We live in a world that paints the picture that very few people are abstaining from sex until marriage, but as I travel the nation with the Silver Ring Thing ministry sharing this message of Christ centered abstinence, I have noticed that this picture is false. Not only are people making this decision to abstain, but there are many that are in support of this message and are willing to sacrifice much to paint a new picture of sexuality in America.
For me personally, waiting was not always a part of my plan. My parents were both teenage parents; my mom was pregnant with her first child at age 17 and had two children by age 19. My father began dealing drugs when I was a baby to provide for the family and continued up until he was murdered when I was only nine years old. Growing up I did not hear “wait until marriage,” I heard “wait until you’re ready,” so naturally I viewed my virginity as something that belonged to me and not something that belonged to God.
In high school, I was one of those girls hoping to lose her virginity after senior prom. I had been in the same relationship both junior and senior year and despite how draining, verbally and emotionally abusive, and immature our relationship was, I thought that ultimately having sex after senior prom would have been a great reward for our longevity. However, at the beginning of senior year, Hurricane Katrina struck New Orleans causing my family and I to move to California, which forced me and my boyfriend into a long distance relationship.
I was extremely devastated! Not only was I losing my home and my life as I knew it, but I was separated from the person I felt closest to. At the time, I was not mature enough to understand that this was apart of God’s plan to bring me closer to His will; hence, I tried to make the distance work and we prolonged our plans of having sex until after graduation. Overtime, the distance began to reveal the truth in my relationship. It became a lot worse and it ended.
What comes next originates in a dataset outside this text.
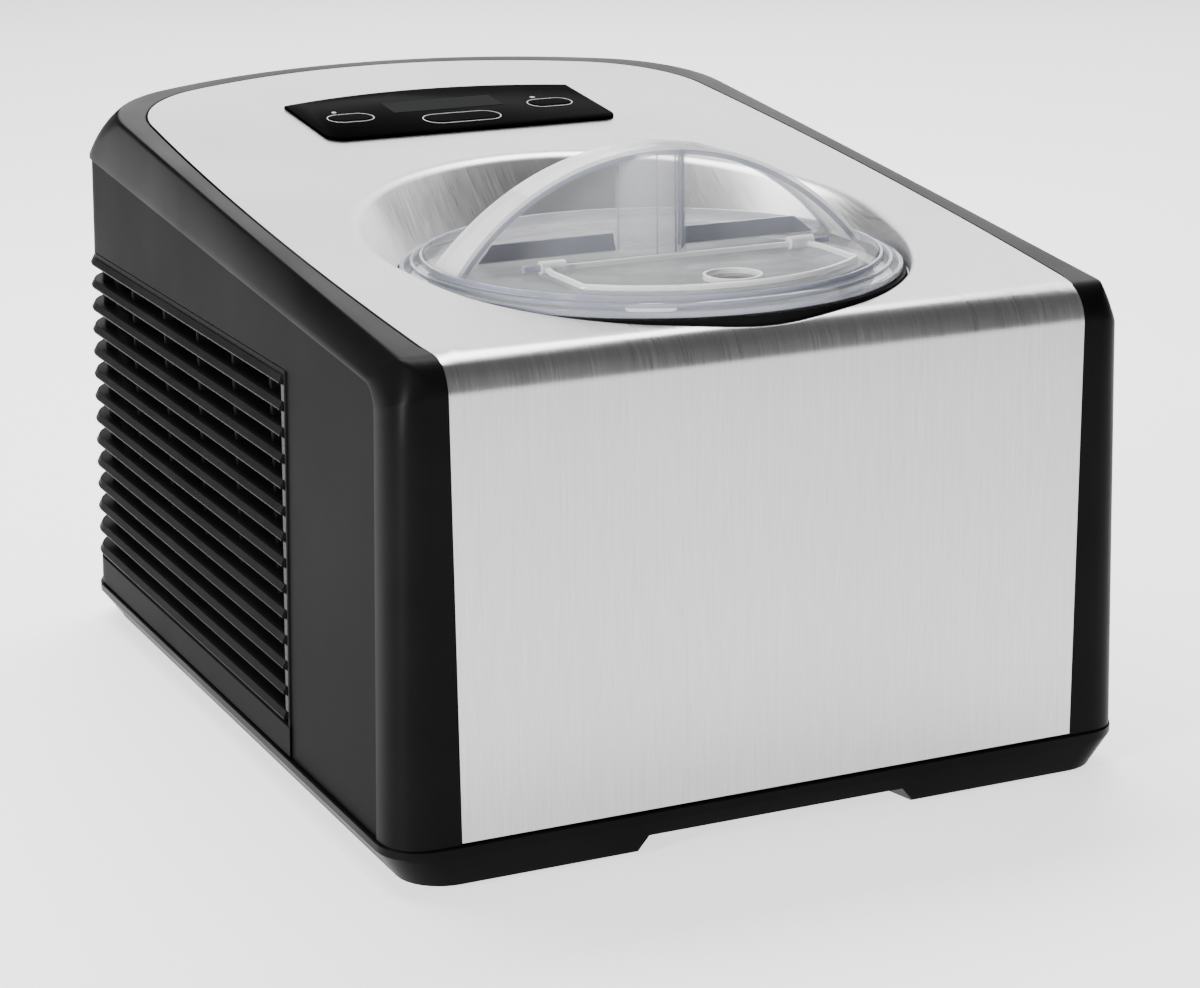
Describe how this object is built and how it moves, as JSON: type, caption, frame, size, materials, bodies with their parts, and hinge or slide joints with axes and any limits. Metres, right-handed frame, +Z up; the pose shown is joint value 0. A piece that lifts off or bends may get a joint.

Being in an unfamiliar place with few friends became great grounds for cultivating a relationship with God. Instead of planning to give away a precious gift after graduation, I found Christ and found my worth. I went to college on fire for God and during my sophomore year, I made a vow to follow God’s plan for sex. Later after making the vow, I made a very unwise decision. I decided to restore my relationship with my ex-boyfriend, which caused me to struggle even more as I was now trying to live pure and he was not. I began to compromise in many ways, crossing every physical and emotional boundary except sex. Later, I realized the only way I could truly walk pure was to surrender all to God and end my relationship with this person once and for all. That was four years ago and although removing my ex from my life did not put an end to all of my challenges, God’s grace has allowed me to walk away from every tempting situation.
Making the decision to wait has blessed my life tremendously. I don’t have to be concerned about the physical consequences of having sex, such as STDs, pregnancy or the emotional consequences, but most importantly, the spiritual consequences. I can go after God without restraint; I can worship him without the guilt of sexual sin on my heart. I’m human, so I do face sexual temptation just like everyone else, but the important thing is leaning on God to get me through those moments.
One of my biggest struggles is probably sticking to boundaries, but what’s helping me is remembering to set up boundaries in the smallest areas like touching and kissing because crossing small boundaries can lead to sex. I have even taken my emotional boundaries a step further in guarding my heart by taking my feelings to God through prayer when I am interested in a guy and waiting for His guidance. When people ask me why I am waiting, I say, “because I have decided to live for Christ and that means honoring Him with my body.”Although I do believe that this decision to wait will bless my marriage, I choose to focus more on the fact that I am not having sex outside of marriage because I LOVE GOD and it is truly my heart’s desire to please him in everything I do.
Often when I look at myself, I say, “Wow, statistically, I was never supposed to be this girl. By age 25, I should have been a teenage mom, with more than one child, perhaps looking for my father’s love in a drug dealer’s arms or addicted to drugs to numb the pain, and never graduated high school. I shouldn’t be a woman of God, a college graduate, a role model to other young women that come from where I come from, or a virgin! This is why I believe there is beauty in waiting.